Lovecraft and a World in Transition: Collected Essays on H. P. Lovecraft by S. T. Joshi

Lovecraft and a World in Transition: Collected Essays on H. P. Lovecraft by S. T. Joshi

Author:S. T. Joshi
Language: eng
Format: mobi, epub
Publisher: Hippocampus Press
Published: 2015-01-26T05:00:00+00:00


IV. Studies of Individual Works

Who Wrote “The Mound”?

In Zealia Brown Reed Bishop’s oftentimes fantastic memoir, “H. P. Lovecraft: A Pupil’s View,” she declares expressly that Frank Belknap Long helped to revise a lengthy tale that Lovecraft ghostwrote for Bishop, “The Mound.” Yet both Long and Lovecraft were and have been ceaselessly stating that Lovecraft, and Lovecraft alone, wrote the novelette. As recently as 1975, Long stated categorically: “I had nothing whatever to do with the writing of The Mound” (Dreamer xiii–xiv). Who actually authored this tale, a major Lovecraftian opus fully as long as “The Whisperer in Darkness”?

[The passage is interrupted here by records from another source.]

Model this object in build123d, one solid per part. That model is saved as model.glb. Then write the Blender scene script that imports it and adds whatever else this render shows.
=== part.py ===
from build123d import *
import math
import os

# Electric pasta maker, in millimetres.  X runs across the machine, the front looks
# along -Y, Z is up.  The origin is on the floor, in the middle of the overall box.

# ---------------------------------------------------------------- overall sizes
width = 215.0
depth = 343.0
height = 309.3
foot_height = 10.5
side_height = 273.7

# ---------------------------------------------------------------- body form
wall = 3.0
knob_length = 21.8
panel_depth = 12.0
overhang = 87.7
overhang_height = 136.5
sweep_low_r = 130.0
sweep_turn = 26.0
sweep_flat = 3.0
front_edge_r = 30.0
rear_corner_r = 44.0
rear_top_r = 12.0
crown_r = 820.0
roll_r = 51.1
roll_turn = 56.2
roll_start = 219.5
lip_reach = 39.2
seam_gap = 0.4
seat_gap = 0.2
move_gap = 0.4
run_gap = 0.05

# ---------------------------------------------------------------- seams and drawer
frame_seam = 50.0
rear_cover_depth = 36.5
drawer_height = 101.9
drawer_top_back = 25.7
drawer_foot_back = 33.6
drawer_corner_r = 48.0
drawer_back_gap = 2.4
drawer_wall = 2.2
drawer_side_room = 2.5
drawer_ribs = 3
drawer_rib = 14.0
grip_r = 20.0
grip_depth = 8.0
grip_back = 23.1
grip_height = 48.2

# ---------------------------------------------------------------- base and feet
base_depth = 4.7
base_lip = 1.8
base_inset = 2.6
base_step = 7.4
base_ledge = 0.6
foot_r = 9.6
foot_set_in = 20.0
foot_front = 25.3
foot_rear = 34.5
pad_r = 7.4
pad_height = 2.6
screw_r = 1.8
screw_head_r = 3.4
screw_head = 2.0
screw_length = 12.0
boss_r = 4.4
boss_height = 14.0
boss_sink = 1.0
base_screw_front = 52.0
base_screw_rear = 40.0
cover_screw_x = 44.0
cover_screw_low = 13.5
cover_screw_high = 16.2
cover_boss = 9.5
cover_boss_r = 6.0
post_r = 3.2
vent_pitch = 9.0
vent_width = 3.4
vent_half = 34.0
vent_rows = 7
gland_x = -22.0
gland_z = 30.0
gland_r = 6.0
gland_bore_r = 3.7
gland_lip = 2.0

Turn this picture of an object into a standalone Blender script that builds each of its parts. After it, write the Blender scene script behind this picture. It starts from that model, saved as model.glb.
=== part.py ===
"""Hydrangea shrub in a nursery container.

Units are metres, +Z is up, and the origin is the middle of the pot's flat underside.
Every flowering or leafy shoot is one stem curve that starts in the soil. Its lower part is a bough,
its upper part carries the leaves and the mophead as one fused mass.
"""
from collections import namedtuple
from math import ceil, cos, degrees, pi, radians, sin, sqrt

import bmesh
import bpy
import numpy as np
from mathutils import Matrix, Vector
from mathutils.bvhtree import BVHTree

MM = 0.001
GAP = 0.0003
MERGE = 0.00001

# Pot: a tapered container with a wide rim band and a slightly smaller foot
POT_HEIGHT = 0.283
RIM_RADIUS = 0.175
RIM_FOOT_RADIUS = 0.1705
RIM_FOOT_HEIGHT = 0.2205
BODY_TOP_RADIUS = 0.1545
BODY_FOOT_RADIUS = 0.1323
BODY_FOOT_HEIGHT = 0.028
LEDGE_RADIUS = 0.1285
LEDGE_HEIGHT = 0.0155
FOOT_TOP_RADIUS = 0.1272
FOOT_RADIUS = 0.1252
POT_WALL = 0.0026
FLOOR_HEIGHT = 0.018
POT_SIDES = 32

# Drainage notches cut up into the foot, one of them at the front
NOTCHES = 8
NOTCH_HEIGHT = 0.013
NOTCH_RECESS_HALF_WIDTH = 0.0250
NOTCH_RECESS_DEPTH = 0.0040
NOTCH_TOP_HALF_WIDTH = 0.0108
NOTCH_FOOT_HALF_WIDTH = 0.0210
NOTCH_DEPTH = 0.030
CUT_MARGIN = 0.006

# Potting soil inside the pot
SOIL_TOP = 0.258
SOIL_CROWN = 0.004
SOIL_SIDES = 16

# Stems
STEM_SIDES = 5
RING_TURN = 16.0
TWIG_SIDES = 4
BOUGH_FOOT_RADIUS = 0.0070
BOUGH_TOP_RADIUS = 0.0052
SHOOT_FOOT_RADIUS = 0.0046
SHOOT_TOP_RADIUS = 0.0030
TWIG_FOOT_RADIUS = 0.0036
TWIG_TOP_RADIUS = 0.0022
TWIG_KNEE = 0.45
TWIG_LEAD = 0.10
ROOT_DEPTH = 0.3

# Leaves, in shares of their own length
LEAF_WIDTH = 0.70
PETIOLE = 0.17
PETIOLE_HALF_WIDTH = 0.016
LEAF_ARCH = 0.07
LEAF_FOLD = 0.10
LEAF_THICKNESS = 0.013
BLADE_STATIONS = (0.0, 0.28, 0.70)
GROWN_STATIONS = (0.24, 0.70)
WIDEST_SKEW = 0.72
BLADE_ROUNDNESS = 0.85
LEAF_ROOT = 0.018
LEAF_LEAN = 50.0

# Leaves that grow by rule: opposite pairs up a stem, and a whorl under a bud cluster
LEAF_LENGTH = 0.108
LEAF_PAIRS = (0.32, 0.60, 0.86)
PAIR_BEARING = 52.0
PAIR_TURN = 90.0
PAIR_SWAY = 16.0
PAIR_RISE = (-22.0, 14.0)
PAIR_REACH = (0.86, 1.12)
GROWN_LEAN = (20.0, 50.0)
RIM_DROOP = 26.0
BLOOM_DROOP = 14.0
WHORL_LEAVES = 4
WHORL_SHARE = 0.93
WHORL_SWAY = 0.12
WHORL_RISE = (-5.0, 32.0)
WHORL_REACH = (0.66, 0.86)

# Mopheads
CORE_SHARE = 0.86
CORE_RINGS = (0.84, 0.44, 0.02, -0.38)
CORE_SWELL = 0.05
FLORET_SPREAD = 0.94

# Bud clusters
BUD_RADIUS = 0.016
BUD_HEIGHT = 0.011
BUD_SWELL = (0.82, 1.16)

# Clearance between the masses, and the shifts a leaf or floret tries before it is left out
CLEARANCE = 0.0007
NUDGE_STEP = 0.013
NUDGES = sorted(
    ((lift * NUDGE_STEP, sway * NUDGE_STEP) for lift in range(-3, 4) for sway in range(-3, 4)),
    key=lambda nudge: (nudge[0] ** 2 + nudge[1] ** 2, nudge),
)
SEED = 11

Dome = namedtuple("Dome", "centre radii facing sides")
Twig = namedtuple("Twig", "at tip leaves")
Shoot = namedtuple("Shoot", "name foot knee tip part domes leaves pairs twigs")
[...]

Evidence shows that, although Long did indeed have a hand in the process of revision (or ghostwriting) of “The Mound,” he is nonetheless fundamentally correct when he states, “That brooding, somber, and magnificently atmospheric story is Lovecraftian from the first page to the last” (Dreamer xiv). However, behind this statement lies a wealth of detail that even yet is not completely unravelled. Indeed, the published versions of “The Mound” are certainly not Lovecraft’s in every respect.

Bishop had given Lovecraft the task of revising or ghostwriting “The Mound” in late 1929. R. H. Barlow states that “The Mound was . . . written by Lovecraft . . . from a late synopsis [by Bishop], something like ‘There is an Indian mound near here, which is haunted by a headless ghost. Sometimes it is a woman.’”[104] But Lovecraft found this plot-germ far too tame, and he began expanding it, incorporating into it many elements of his myth-cycle. He wrote to Elizabeth Toldridge: “Everything pertaining to the Mayan & Aztec civilisations is interesting, & I fancy I shall use the theme more than once. Indeed—my next revision job will give me a chance to practice, since it will require the introduction of this theme in such a way as to involve wholly original composition on my part” (Letters to Elizabeth Toldridge 114).

We next hear that the ghostwriting of “The Mound” is “proving to be rather an incubus, for the idea is spinning itself out into a veritable novelette” (SL 3.97–98). Evidently Lovecraft finished the entire tale in early 1930. It appears that he now handed on his autograph version of the tale to Long for typing, and that Long actually prepared the typed version: the typewriter face of the typescript and carbon copy (still surviving in the John Hay Library) is identical to that of letters by Long for this period. Moreover, Long seems to have made certain transcriptional errors in the text due to his inability to read Lovecraft’s handwriting; one word is rendered on the typescript as “atariousness,” and I have still not been able to ascertain what Lovecraft’s intention here was.[105] (Lovecraft’s handwritten manuscript has of course perished.) After the typescript was finished in 82 pages, it was submitted—either by Long (who at this time was Bishop’s major literary agent [see OFF 143]) or by Lovecraft—to Weird Tales, but editor Farnsworth Wright rejected it, presumably on account of its length; Long writes to Lovecraft (c.